### Source material
::::::::::

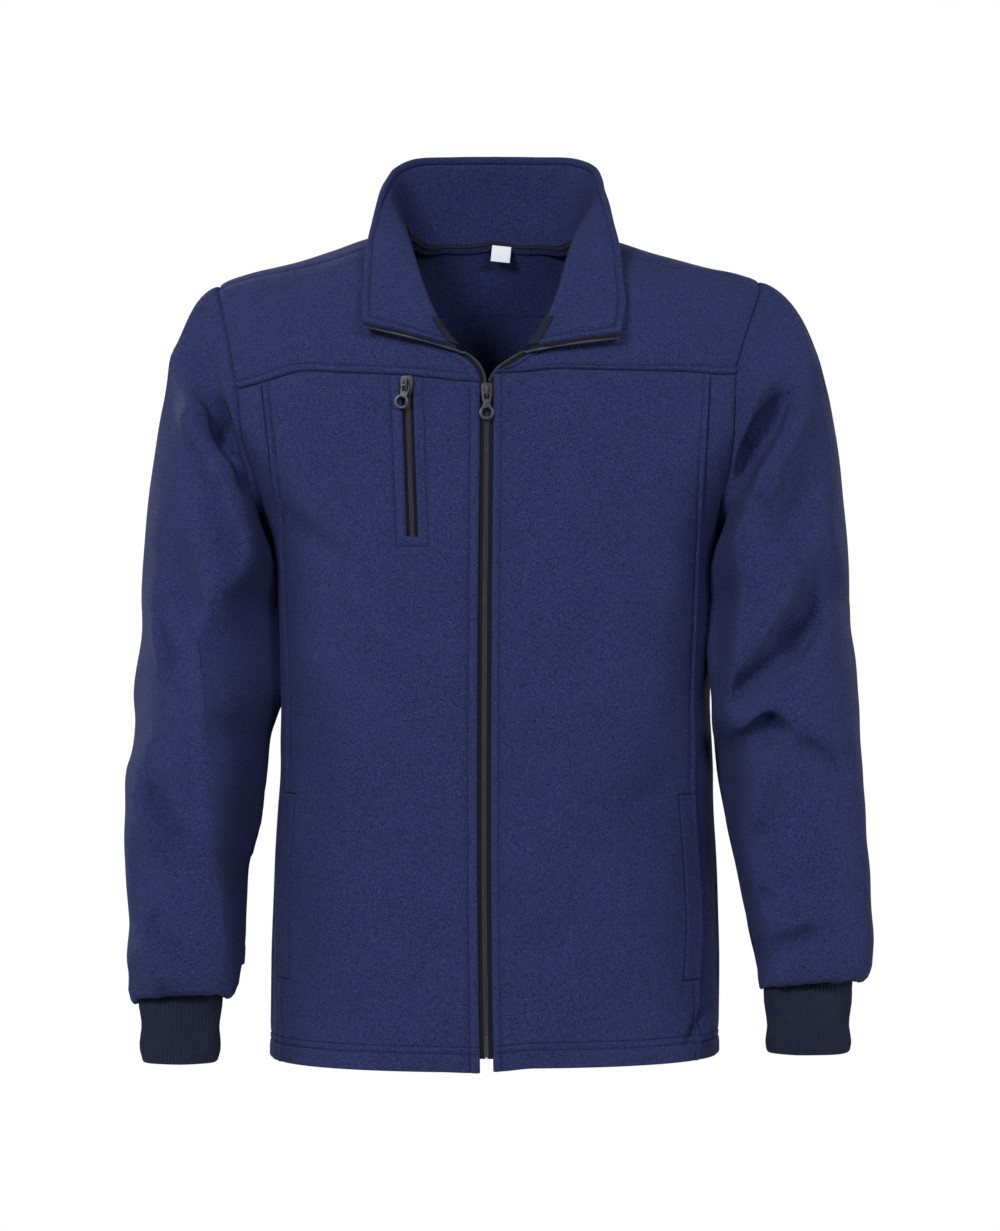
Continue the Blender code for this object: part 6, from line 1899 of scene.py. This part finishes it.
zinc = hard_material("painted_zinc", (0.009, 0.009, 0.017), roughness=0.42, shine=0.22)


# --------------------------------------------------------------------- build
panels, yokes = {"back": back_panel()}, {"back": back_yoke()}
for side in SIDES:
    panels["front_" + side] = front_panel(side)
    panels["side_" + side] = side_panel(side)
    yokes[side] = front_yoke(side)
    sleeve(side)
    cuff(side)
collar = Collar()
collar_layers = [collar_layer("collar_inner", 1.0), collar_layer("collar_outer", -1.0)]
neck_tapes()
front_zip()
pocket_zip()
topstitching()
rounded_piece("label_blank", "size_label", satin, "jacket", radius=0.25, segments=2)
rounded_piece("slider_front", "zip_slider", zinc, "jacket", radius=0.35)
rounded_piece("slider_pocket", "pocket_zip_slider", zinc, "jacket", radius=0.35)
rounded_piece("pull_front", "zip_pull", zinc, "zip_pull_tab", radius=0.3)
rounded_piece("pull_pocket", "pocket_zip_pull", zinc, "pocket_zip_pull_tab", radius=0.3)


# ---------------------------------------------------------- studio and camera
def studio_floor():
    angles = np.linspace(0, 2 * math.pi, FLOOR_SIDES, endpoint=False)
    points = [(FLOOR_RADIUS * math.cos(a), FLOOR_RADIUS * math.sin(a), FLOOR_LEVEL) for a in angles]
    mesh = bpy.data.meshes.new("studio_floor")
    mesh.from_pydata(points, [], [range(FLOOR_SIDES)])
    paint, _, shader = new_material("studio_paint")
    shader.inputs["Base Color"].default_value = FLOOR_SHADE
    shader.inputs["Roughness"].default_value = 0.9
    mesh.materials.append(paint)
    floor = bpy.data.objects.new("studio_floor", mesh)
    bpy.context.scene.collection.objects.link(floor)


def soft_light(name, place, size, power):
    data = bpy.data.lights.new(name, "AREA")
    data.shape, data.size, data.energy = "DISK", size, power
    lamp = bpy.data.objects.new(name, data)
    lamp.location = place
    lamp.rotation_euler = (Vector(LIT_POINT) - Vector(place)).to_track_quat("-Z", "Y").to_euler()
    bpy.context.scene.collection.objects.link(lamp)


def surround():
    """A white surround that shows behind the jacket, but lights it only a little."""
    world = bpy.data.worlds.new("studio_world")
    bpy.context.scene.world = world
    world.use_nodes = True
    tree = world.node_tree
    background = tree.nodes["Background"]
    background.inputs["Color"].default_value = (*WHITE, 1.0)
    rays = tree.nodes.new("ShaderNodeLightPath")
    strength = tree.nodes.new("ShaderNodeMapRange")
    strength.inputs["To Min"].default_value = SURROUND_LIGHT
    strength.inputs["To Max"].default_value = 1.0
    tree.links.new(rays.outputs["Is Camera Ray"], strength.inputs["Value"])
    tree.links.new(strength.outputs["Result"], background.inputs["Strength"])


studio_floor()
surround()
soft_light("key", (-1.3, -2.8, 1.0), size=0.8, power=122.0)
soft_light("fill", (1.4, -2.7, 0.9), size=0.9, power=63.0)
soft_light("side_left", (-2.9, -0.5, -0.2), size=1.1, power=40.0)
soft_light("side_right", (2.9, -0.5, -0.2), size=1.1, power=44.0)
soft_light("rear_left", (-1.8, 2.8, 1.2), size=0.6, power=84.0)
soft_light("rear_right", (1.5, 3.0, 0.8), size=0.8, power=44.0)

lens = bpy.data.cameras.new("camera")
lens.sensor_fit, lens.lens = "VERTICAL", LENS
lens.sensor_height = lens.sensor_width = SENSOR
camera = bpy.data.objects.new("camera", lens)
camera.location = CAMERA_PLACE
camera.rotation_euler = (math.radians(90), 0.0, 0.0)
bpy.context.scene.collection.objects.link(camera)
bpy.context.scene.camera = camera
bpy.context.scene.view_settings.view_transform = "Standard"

::::::::::

### Instructions for the task
Show the data once more, exactly as it was written.

### Answer below
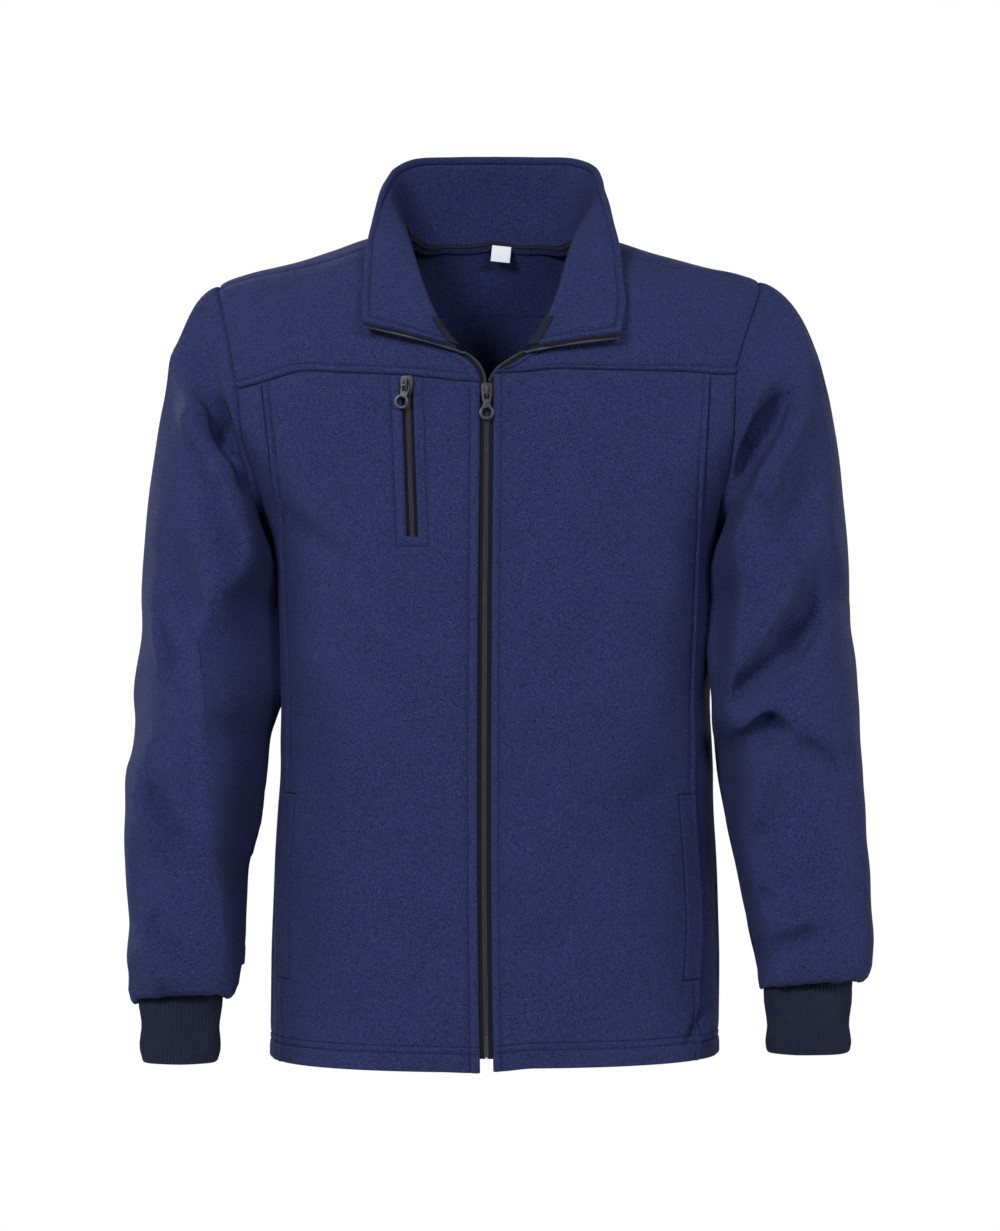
Continue the Blender code for this object: part 6, from line 1899 of scene.py. This part finishes it.
zinc = hard_material("painted_zinc", (0.009, 0.009, 0.017), roughness=0.42, shine=0.22)


# --------------------------------------------------------------------- build
panels, yokes = {"back": back_panel()}, {"back": back_yoke()}
for side in SIDES:
    panels["front_" + side] = front_panel(side)
    panels["side_" + side] = side_panel(side)
    yokes[side] = front_yoke(side)
    sleeve(side)
    cuff(side)
collar = Collar()
collar_layers = [collar_layer("collar_inner", 1.0), collar_layer("collar_outer", -1.0)]
neck_tapes()
front_zip()
pocket_zip()
topstitching()
rounded_piece("label_blank", "size_label", satin, "jacket", radius=0.25, segments=2)
rounded_piece("slider_front", "zip_slider", zinc, "jacket", radius=0.35)
rounded_piece("slider_pocket", "pocket_zip_slider", zinc, "jacket", radius=0.35)
rounded_piece("pull_front", "zip_pull", zinc, "zip_pull_tab", radius=0.3)
rounded_piece("pull_pocket", "pocket_zip_pull", zinc, "pocket_zip_pull_tab", radius=0.3)


# ---------------------------------------------------------- studio and camera
def studio_floor():
    angles = np.linspace(0, 2 * math.pi, FLOOR_SIDES, endpoint=False)
    points = [(FLOOR_RADIUS * math.cos(a), FLOOR_RADIUS * math.sin(a), FLOOR_LEVEL) for a in angles]
    mesh = bpy.data.meshes.new("studio_floor")
    mesh.from_pydata(points, [], [range(FLOOR_SIDES)])
    paint, _, shader = new_material("studio_paint")
    shader.inputs["Base Color"].default_value = FLOOR_SHADE
    shader.inputs["Roughness"].default_value = 0.9
    mesh.materials.append(paint)
    floor = bpy.data.objects.new("studio_floor", mesh)
    bpy.context.scene.collection.objects.link(floor)


def soft_light(name, place, size, power):
    data = bpy.data.lights.new(name, "AREA")
    data.shape, data.size, data.energy = "DISK", size, power
    lamp = bpy.data.objects.new(name, data)
    lamp.location = place
    lamp.rotation_euler = (Vector(LIT_POINT) - Vector(place)).to_track_quat("-Z", "Y").to_euler()
    bpy.context.scene.collection.objects.link(lamp)


def surround():
    """A white surround that shows behind the jacket, but lights it only a little."""
    world = bpy.data.worlds.new("studio_world")
    bpy.context.scene.world = world
    world.use_nodes = True
    tree = world.node_tree
    background = tree.nodes["Background"]
    background.inputs["Color"].default_value = (*WHITE, 1.0)
    rays = tree.nodes.new("ShaderNodeLightPath")
    strength = tree.nodes.new("ShaderNodeMapRange")
    strength.inputs["To Min"].default_value = SURROUND_LIGHT
    strength.inputs["To Max"].default_value = 1.0
    tree.links.new(rays.outputs["Is Camera Ray"], strength.inputs["Value"])
    tree.links.new(strength.outputs["Result"], background.inputs["Strength"])


studio_floor()
surround()
soft_light("key", (-1.3, -2.8, 1.0), size=0.8, power=122.0)
soft_light("fill", (1.4, -2.7, 0.9), size=0.9, power=63.0)
soft_light("side_left", (-2.9, -0.5, -0.2), size=1.1, power=40.0)
soft_light("side_right", (2.9, -0.5, -0.2), size=1.1, power=44.0)
soft_light("rear_left", (-1.8, 2.8, 1.2), size=0.6, power=84.0)
soft_light("rear_right", (1.5, 3.0, 0.8), size=0.8, power=44.0)

lens = bpy.data.cameras.new("camera")
lens.sensor_fit, lens.lens = "VERTICAL", LENS
lens.sensor_height = lens.sensor_width = SENSOR
camera = bpy.data.objects.new("camera", lens)
camera.location = CAMERA_PLACE
camera.rotation_euler = (math.radians(90), 0.0, 0.0)
bpy.context.scene.collection.objects.link(camera)
bpy.context.scene.camera = camera
bpy.context.scene.view_settings.view_transform = "Standard"